- **What is required**
Look for the string "object" in every line, and copy each line that has it.

>> Begin Supplied material

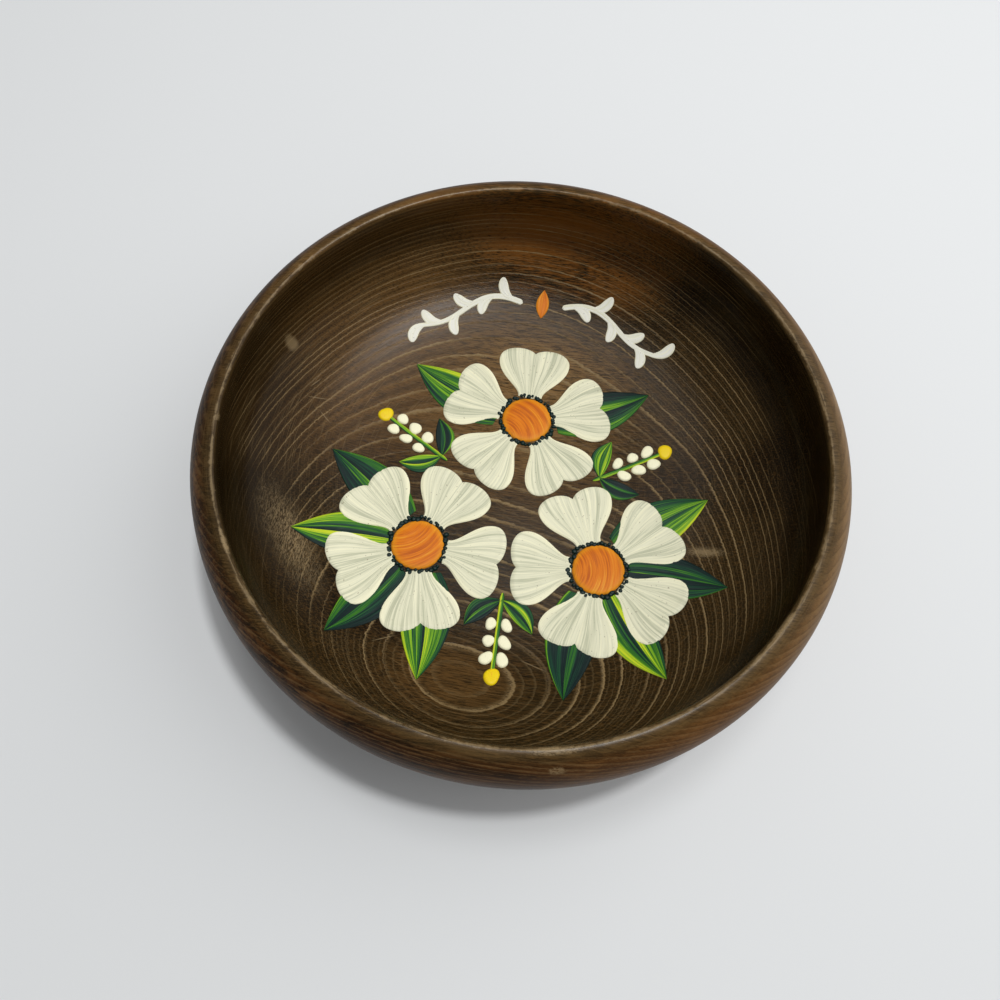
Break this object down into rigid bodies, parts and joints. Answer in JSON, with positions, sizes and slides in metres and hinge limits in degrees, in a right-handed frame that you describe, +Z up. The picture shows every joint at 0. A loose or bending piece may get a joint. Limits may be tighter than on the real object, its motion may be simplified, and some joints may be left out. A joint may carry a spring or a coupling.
{
  "type": "painted wooden bowl",
  "caption": "Shallow round turned wooden bowl with a rounded in-curving rim, a low foot and painted blossoms, leaves and vines in its hollow.",
  "frame": {"origin": "middle of the foot, on the surface that the bowl stands on", "axes": "+Z up along the turning axis; +X along the wood's grain; the painting reads upright with +Y at its top"},
  "size_m": [0.23, 0.23, 0.058],
  "materials": {
    "stained_wood": "satin lacquer over dark stain",
    "cream_paint": "satin, streaked by the brush",
    "orange_paint": "satin, streaked by the brush",
    "yellow_paint": "satin",
    "black_green_paint": "satin",
    "dark_green_paint": "satin, streaked by the brush",
    "leaf_green_paint": "satin, streaked by the brush"
  },
  "bodies": {
    "root": {"bowl_body": "stained_wood", "blossom_1_eye": "orange_paint", "blossom_2_eye": "orange_paint", "blossom_3_eye": "orange_paint", "blossom_1_edging": "black_green_paint", "blossom_2_edging": "black_green_paint", "blossom_3_edging": "black_green_paint", "blossom_1_petal_1": "cream_paint", "blossom_1_petal_2": "cream_paint", "blossom_1_petal_3": "cream_paint", "blossom_1_petal_4": "cream_paint", "blossom_1_petal_5": "cream_paint", "blossom_2_petal_1": "cream_paint", "blossom_2_petal_2": "cream_paint", "blossom_2_petal_3": "cream_paint", "blossom_2_petal_4": "cream_paint", "blossom_2_petal_5": "cream_paint", "blossom_3_petal_1": "cream_paint", "blossom_3_petal_2": "cream_paint", "blossom_3_petal_3": "cream_paint", "blossom_3_petal_4": "cream_paint", "blossom_3_petal_5": "cream_paint", "side_leaf_1_left": "leaf_green_paint", "side_leaf_2_left": "leaf_green_paint", "side_leaf_3_left": "leaf_green_paint", "side_leaf_1_right": "dark_green_paint", "side_leaf_2_right": "dark_green_paint", "side_leaf_3_right": "dark_green_paint", "back_leaf_2_left": "dark_green_paint", "back_leaf_3_left": "dark_green_paint", "back_leaf_2_right": "leaf_green_paint", "back_leaf_3_right": "leaf_green_paint", "berry_sprig_1": "yellow_paint", "berry_sprig_2": "yellow_paint", "berry_sprig_3": "yellow_paint", "sprig_leaf_1_left": "leaf_green_paint", "sprig_leaf_2_left": "leaf_green_paint", "sprig_leaf_3_left": "leaf_green_paint", "sprig_leaf_1_right": "dark_green_paint", "sprig_leaf_2_right": "dark_green_paint", "sprig_leaf_3_right": "dark_green_paint", "vine_left": "cream_paint", "vine_right": "cream_paint", "vine_bud": "orange_paint"}
  },
  "joints": []
}
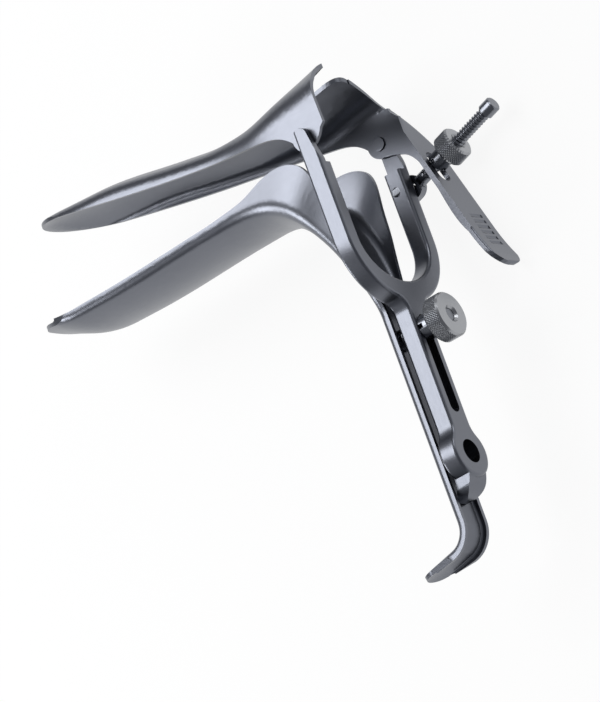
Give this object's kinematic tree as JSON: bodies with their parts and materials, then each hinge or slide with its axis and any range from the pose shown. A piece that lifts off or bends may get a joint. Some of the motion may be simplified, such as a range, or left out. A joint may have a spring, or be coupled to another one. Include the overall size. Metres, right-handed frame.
{
  "type": "bivalve speculum",
  "caption": "Stainless bivalve speculum: duck-bill blades on a hinged collar, slotted yoke on a channel handle, thumb lever with threaded rod and knurled nuts.",
  "frame": {"origin": "centre of the hole in the yoke's stem head, half way through it", "axes": "lying on its right side: +X back towards the operator along the hole, +Y up the stem towards the hinge, +Z to the operator's left"},
  "size_m": [0.1677, 0.1658, 0.0569],
  "materials": {
    "blade_steel": "satin polished stainless sheet",
    "yoke_steel": "satin ground stainless forging",
    "turned_steel": "turned stainless",
    "knurled_steel": "diamond knurled stainless"
  },
  "bodies": {
    "lower": {"lower_blade": "blade_steel", "stem_stud": "turned_steel", "stud_rivet": "turned_steel"},
    "yoke": {"yoke": "yoke_steel", "rod_hinge_pin": "turned_steel"},
    "upper": {"upper_blade": "blade_steel"},
    "rod": {"adjusting_rod": "turned_steel", "rod_end_cap": "turned_steel"},
    "lever_collar": {"lever_collar": "turned_steel"},
    "adjusting_nut": {"adjusting_nut": "knurled_steel"},
    "clamp_collar": {"clamp_collar": "turned_steel"},
    "clamp_nut": {"clamp_nut": "knurled_steel"}
  },
  "joints": [
    {"name": "yoke_slide", "type": "slide", "parent": "lower", "child": "yoke", "axis": [0, 1, 0], "range_m": [0, 0.025]},
    {"name": "blade_open", "type": "hinge", "parent": "yoke", "child": "upper", "pos_m": [-0.0012, 0.109, 0], "axis": [0, 0, -1], "range_deg": [-15, 18]},
    {"name": "rod_swing", "type": "hinge", "parent": "yoke", "child": "rod", "pos_m": [-0.0007, 0.0918, -0.0251], "axis": [0, 0, -1], "range_deg": [-16, 19]},
    {"name": "lever_collar_travel", "type": "slide", "parent": "rod", "child": "lever_collar", "axis": [0.9613, 0.2756, 0], "range_m": [-0.00544, 0.00456]},
    {"name": "adjusting_nut_spin", "type": "hinge", "parent": "lever_collar", "child": "adjusting_nut", "pos_m": [0.02026, 0.09781, -0.0251], "axis": [0.9613, 0.2756, 0], "range_deg": [-1800, 1350]},
    {"name": "clamp_nut_spin", "type": "hinge", "parent": "clamp_collar", "child": "clamp_nut", "pos_m": [0.011, 0.042, 0], "axis": [1, 0, 0], "range_deg": [-10, 550]},
    {"name": "clamp_collar_travel", "type": "slide", "parent": "lower", "child": "clamp_collar", "axis": [1, 0, 0], "range_m": [0, 0.0015]}
  ],
  "couplings": [
    {"joint": "rod_swing", "follows": "blade_open", "ratio": 1},
    {"joint": "lever_collar_travel", "follows": "blade_open", "m_per_rad": -0.016671},
    {"joint": "adjusting_nut_spin", "follows": "blade_open", "ratio": -87.292},
    {"joint": "clamp_nut_spin", "follows": "clamp_collar_travel", "rad_per_m": 6283.2}
  ]
}
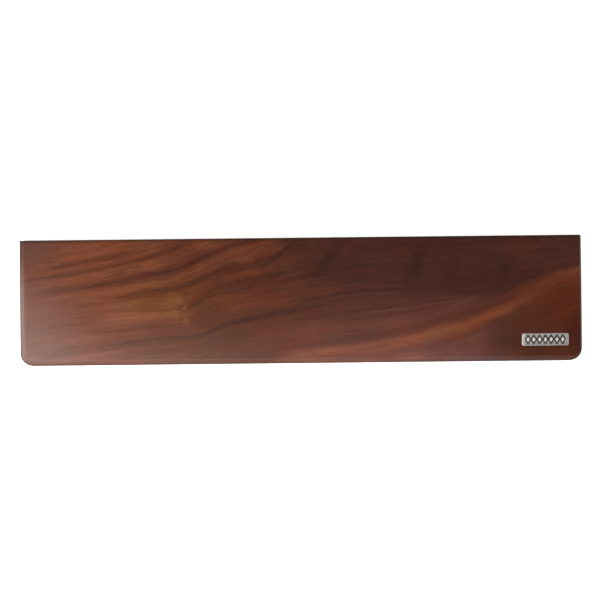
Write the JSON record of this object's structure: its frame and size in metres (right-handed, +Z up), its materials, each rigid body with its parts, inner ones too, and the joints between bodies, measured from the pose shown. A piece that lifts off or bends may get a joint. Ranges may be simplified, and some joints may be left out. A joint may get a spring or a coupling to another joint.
{
  "type": "wrist rest",
  "caption": "Sloped wooden wrist rest for a compact keyboard, with a small metal badge let into its top and non-slip feet set into its underside.",
  "frame": {"origin": "on the desk, under the middle of the board's length and depth", "axes": "+X along the board to the user's right, +Y back to the keyboard, +Z up"},
  "size_m": [0.36, 0.08, 0.018],
  "materials": {
    "walnut": "satin lacquer over dark walnut",
    "badge_metal": "satin nickel, darkened in its sunk field",
    "silicone": "matt black",
    "tape": "matt off-white"
  },
  "bodies": {
    "root": {"walnut_board": "walnut", "badge_plate": "badge_metal", "badge_tape": "tape", "foot_back_left": "silicone", "foot_back_centre": "silicone", "foot_back_right": "silicone", "foot_front_left": "silicone", "foot_front_centre": "silicone", "foot_front_right": "silicone", "foot_tape_back_left": "tape", "foot_tape_back_centre": "tape", "foot_tape_back_right": "tape", "foot_tape_front_left": "tape", "foot_tape_front_centre": "tape", "foot_tape_front_right": "tape"}
  },
  "joints": []
}
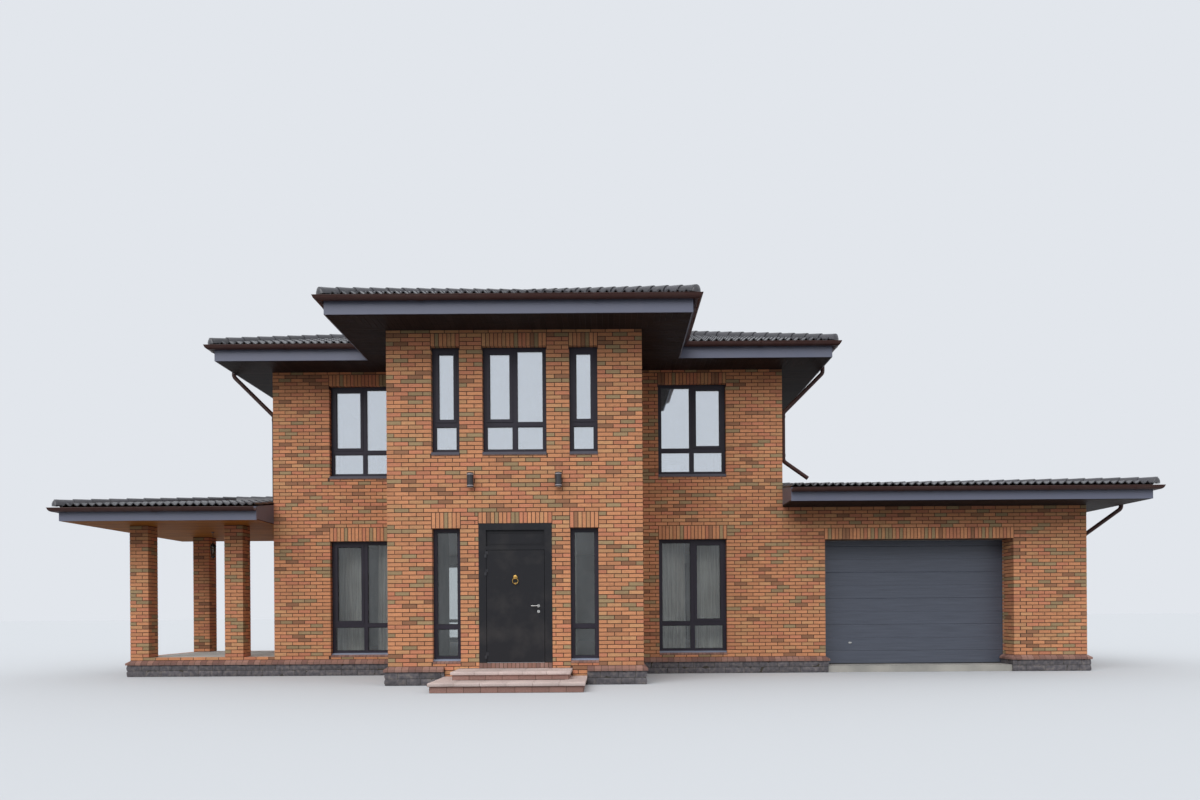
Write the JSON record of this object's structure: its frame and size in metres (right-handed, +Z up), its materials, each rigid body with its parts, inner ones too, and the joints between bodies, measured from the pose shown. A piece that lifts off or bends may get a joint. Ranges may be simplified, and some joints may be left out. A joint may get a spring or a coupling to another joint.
{
  "type": "detached house",
  "caption": "Brick detached house with a projecting entrance bay, hipped tile roofs, an attached garage, a side porch on brick pillars and an opening front door.",
  "frame": {"origin": "at ground level under the centre of the main block, on the underside of the ground floor slab", "axes": "+X to the right seen from the front, along the longest side; +Y to the rear; +Z up"},
  "size_m": [22.2606, 14.8603, 8.8721],
  "materials": {
    "facing_brick": "rough fired facing brick in mixed tans and reds with dark joints",
    "clinker_course": "dense smooth clinker brick",
    "split_stone": "split dark grey stone",
    "step_stone": "reddish cut stone",
    "tread_stone": "pale pinkish stone slab",
    "paving": "pale paving slab",
    "concrete": "cast concrete and screed",
    "window_frame": "satin anthracite foil",
    "window_glass": "clear double glazing",
    "door_paint": "fine textured anthracite coat",
    "hinge_steel": "anthracite coat",
    "handle_metal": "satin",
    "knocker_brass": "polished and slightly aged",
    "garage_door_paint": "wood-grain embossed blue grey coat",
    "roof_tile": "semi gloss coated concrete tile",
    "roof_timber": "sawn softwood",
    "fascia_paint": "satin blue grey coated sheet",
    "gutter_paint": "satin chocolate brown coat",
    "soffit_board": "dark grooved boards",
    "ceiling_board": "honey coloured varnished boards",
    "lamp_paint": "matt charcoal coat"
  },
  "bodies": {
    "root": {"bay_ground_walls": "facing_brick", "bay_roof_tiles": "roof_tile", "bay_side_walls": "facing_brick", "bay_upper_wall": "facing_brick", "door_frame": "door_paint", "door_hinge_posts": "hinge_steel", "door_threshold": "clinker_course", "door_transom_panel": "door_paint", "downpipes": "gutter_paint", "fascias": "fascia_paint", "front_window_frames": "window_frame", "garage_door": "garage_door_paint", "garage_door_frame": "garage_door_paint", "garage_door_handle": "handle_metal", "garage_floor": "concrete", "garage_lintel_wall": "facing_brick", "garage_piers": "facing_brick", "garage_rear_wall": "facing_brick", "garage_roof_deck": "roof_timber", "garage_roof_tiles": "roof_tile", "garage_side_wall": "facing_brick", "ground_floor": "concrete", "gutters": "gutter_paint", "lower_window_glass": "window_glass", "main_roof_deck": "roof_timber", "main_roof_tiles": "roof_tile", "porch_base": "facing_brick", "porch_beams": "roof_timber", "porch_ceiling": "ceiling_board", "porch_floor": "paving", "porch_lantern": "lamp_paint", "porch_pillars": "facing_brick", "porch_roof_deck": "roof_timber", "porch_roof_tiles": "roof_tile", "rear_wall": "facing_brick", "rear_window_frames": "window_frame", "ridge_caps": "roof_tile", "side_walls": "facing_brick", "side_window_frames": "window_frame", "sill_course": "clinker_course", "soffits": "soffit_board", "step_risers": "step_stone", "step_treads": "tread_stone", "stone_plinth": "split_stone", "upper_ceiling": "concrete", "upper_floor": "concrete", "upper_window_glass": "window_glass", "wall_lamps": "lamp_paint", "window_sashes": "window_frame", "window_sills": "window_frame", "wing_walls": "facing_brick"},
    "front_door": {"door_leaf": "door_paint", "door_leaf_hinges": "hinge_steel", "door_roses": "handle_metal", "knocker_boss": "knocker_brass"},
    "door_handle": {"door_lever": "handle_metal"},
    "knocker": {"knocker_ring": "knocker_brass"}
  },
  "joints": [
    {"name": "front_door_hinge", "type": "hinge", "parent": "root", "child": "front_door", "pos_m": [-0.523, -7.504, 0.4], "axis": [0, 0, -1], "range_deg": [0, 100]},
    {"name": "door_handle_turn", "type": "hinge", "parent": "front_door", "child": "door_handle", "pos_m": [0.414, -7.49, 1.42], "axis": [0, -1, 0], "range_deg": [0, 40], "stiffness_Nm_per_rad": 3, "springref_deg": -20.05},
    {"name": "knocker_swing", "type": "hinge", "parent": "front_door", "child": "knocker", "pos_m": [0, -7.516, 1.94], "axis": [-1, 0, 0], "range_deg": [0, 80]}
  ]
}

>> End Supplied material

- **Worked solution**
Break this object down into rigid bodies, parts and joints. Answer in JSON, with positions, sizes and slides in metres and hinge limits in degrees, in a right-handed frame that you describe, +Z up. The picture shows every joint at 0. A loose or bending piece may get a joint. Limits may be tighter than on the real object, its motion may be simplified, and some joints may be left out. A joint may carry a spring or a coupling.
Give this object's kinematic tree as JSON: bodies with their parts and materials, then each hinge or slide with its axis and any range from the pose shown. A piece that lifts off or bends may get a joint. Some of the motion may be simplified, such as a range, or left out. A joint may have a spring, or be coupled to another one. Include the overall size. Metres, right-handed frame.
Write the JSON record of this object's structure: its frame and size in metres (right-handed, +Z up), its materials, each rigid body with its parts, inner ones too, and the joints between bodies, measured from the pose shown. A piece that lifts off or bends may get a joint. Ranges may be simplified, and some joints may be left out. A joint may get a spring or a coupling to another joint.
Write the JSON record of this object's structure: its frame and size in metres (right-handed, +Z up), its materials, each rigid body with its parts, inner ones too, and the joints between bodies, measured from the pose shown. A piece that lifts off or bends may get a joint. Ranges may be simplified, and some joints may be left out. A joint may get a spring or a coupling to another joint.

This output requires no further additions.